SAP HANA Disaster Recovery Features
Recovery feature | Cost involved | RPO (data loss) | RTO (time) |
---|---|---|---|
Backups | Low costs | 0 | Long |
Storage Replication | High costs | 0 | Medium |
System Replication | High costs | 0 | Short |
System Replication – Active/Active | Medium costs | 0 | Short |
System Replication – without data preload | Low costs | 0 | Medium |
- Backups
SAP HANA is an in-memory database, but all the data is persisted on disk as well. Data is persisted on disk by means of regular savepoints. These savepoints are performed by default every five minutes. In between these savepoints, all the changes are recorded in transaction redo logs.

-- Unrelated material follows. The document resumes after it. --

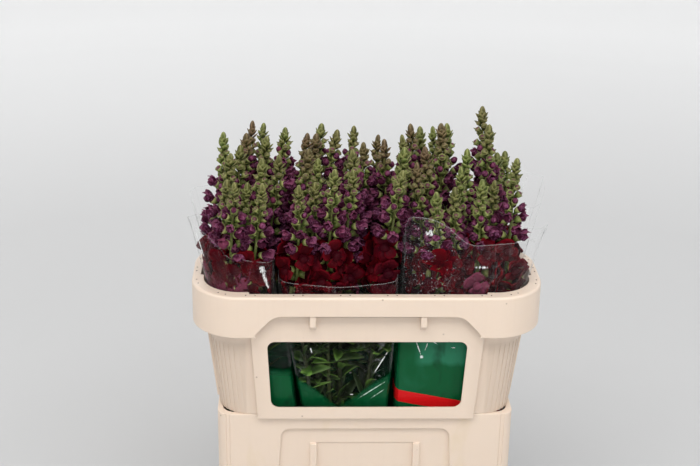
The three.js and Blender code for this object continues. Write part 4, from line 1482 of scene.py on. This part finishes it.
def budMaterial():
    s = Shader("bud skin")
    tone, along, chance = floretMarks(s)
    mottle = s.noise(s.objectPoint(), 420, 3)
    # from foot to tip: darker at the foot, painted shade where the bud sits in its cup, and paler towards the tip
    green = s.ramp(along, (0.0, (0.035, 0.05, 0.012)), (0.5, (0.10, 0.125, 0.03)), (0.9, (0.19, 0.17, 0.07)))
    mauve = s.ramp(along, (0.0, (0.05, 0.04, 0.02)), (0.5, (0.085, 0.022, 0.035)), (0.95, (0.16, 0.045, 0.075)))
    colour = s.blend(tone, green, mauve)
    colour = s.blend(s.range(chance, 0.5, 1.0, 0, 0.5), colour, (0.06, 0.03, 0.022))
    colour = s.blend(s.range(mottle, 0.5, 0.75, 0, 0.4), colour, (0.03, 0.035, 0.012))
    s.principled(
        Base_Color=colour,
        Roughness=0.5,
        Specular_IOR_Level=0.3,
        Normal=s.bump(mottle, 0.3, 0.0005),
        Sheen_Weight=0.06,
        Sheen_Roughness=0.4,
    )
    return s.material


def petalMaterial():
    s = Shader("velvet petals")
    tone, along, chance = floretMarks(s)
    crumple = s.noise(s.objectPoint(), 240, 3, 0.6, 0.8)
    folds = s.noise(s.objectPoint(), 95, 2, 0.5, 1.2)
    # from throat to edge: darker at the throat, painted shade in the throat, and paler at the edges, painted highlight
    # on the petals' own purple and crimson
    purple = s.ramp(
        along,
        (0.0, (0.028, 0.012, 0.012)),
        (0.4, (0.045, 0.005, 0.019)),
        (0.7, (0.075, 0.011, 0.034)),
        (1.0, (0.24, 0.07, 0.13)),
    )
    crimson = s.ramp(
        along,
        (0.0, (0.012, 0.0006, 0.003)),
        (0.45, (0.034, 0.0005, 0.0025)),
        (0.8, (0.10, 0.0005, 0.0035)),
        (1.0, (0.17, 0.001, 0.007)),
    )
    colour = s.blend(s.range(tone, 0.35, 0.7, 0, 1), purple, crimson)
    colour = s.blend(s.range(chance, 0.0, 0.9, 0.0, 0.5), colour, (0.016, 0.0008, 0.005))
    # painted highlight: pale mauve lines along the fold ridges of the purple petals
    ridge = s.range(s.math("ABSOLUTE", s.math("SUBTRACT", folds, 0.5)), 0.035, 0.0, 0, 1)
    ridgeHighlight = s.math("MULTIPLY", ridge, s.range(tone, 0.4, 0.7, 0.7, 0))
    colour = s.blend(ridgeHighlight, colour, (0.27, 0.09, 0.19))
    colour = s.blend(s.range(chance, 0.93, 0.97, 0, 0.7), colour, (0.19, 0.04, 0.08))
    s.principled(
        Base_Color=colour,
        Roughness=s.range(crumple, 0.3, 0.7, 0.45, 0.65),
        Normal=s.bump(folds, 0.3, 0.0014, s.bump(crumple, 0.3, 0.0006)),
        Specular_IOR_Level=0.05,
        Sheen_Weight=0.01,
        Sheen_Roughness=0.4,
        Sheen_Tint=(0.8, 0.35, 0.6, 1),
        Subsurface_Weight=0.04,
        Subsurface_Radius=(0.004, 0.001, 0.001),
        Subsurface_Scale=1.0,
    )
    return s.material


plantMaterials = [stemMaterial(), leafMaterial(), budMaterial(), petalMaterial()]


def makeStems():
    nodes = sorted(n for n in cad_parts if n.startswith("stem_"))
    for node in nodes:
        stem = StemBuilder(node)
        stem.stalk()
        stem.leaves()
        stem.flowers()
        stem.extras()
        stem.finish()
    for form in forms.values():
        bpy.data.meshes.remove(form["mesh"])


makeStems()
print("stems done")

To make sure that SAP HANA can recover from hardware failures, regular data and log backups must be performed. These data and log backups must be shipped to the secondary site to make sure that the system can recover from a total disaster.
- Storage Replication
This is a method to continuously replicate all persisted data and log information to the secondary site. Several SAP HANA hardware partners offer a storage-level replication solution, which delivers a backup of the volumes or file-system to a remote, networked storage system.
- System Replication
This is a native SAP HANA high availability solution that provides a continuously-replicated SAP HANA system on the secondary site. The data is already loaded into memory, so takeover times are short in comparison to backup and storage replication solutions.
- System Replication Active/Active
This is a second native SAP HANA system replication solution that allows the data to be read from the secondary system. In this setup, the secondary system can be used to handle the reporting workload without disrupting the primary system.
- System Replication without Data Preload
This is a third native SAP HANA scenario. In this solution, the secondary system does not preload data, and hence consumes very little memory. This allows the hosts of the secondary system to serve dual purposes. For example, for development, unit testing, or QA with separate storage. Before takeover, these activities must of course be turned off. The trade-off in this scenario is a longer RTO in the case of failover.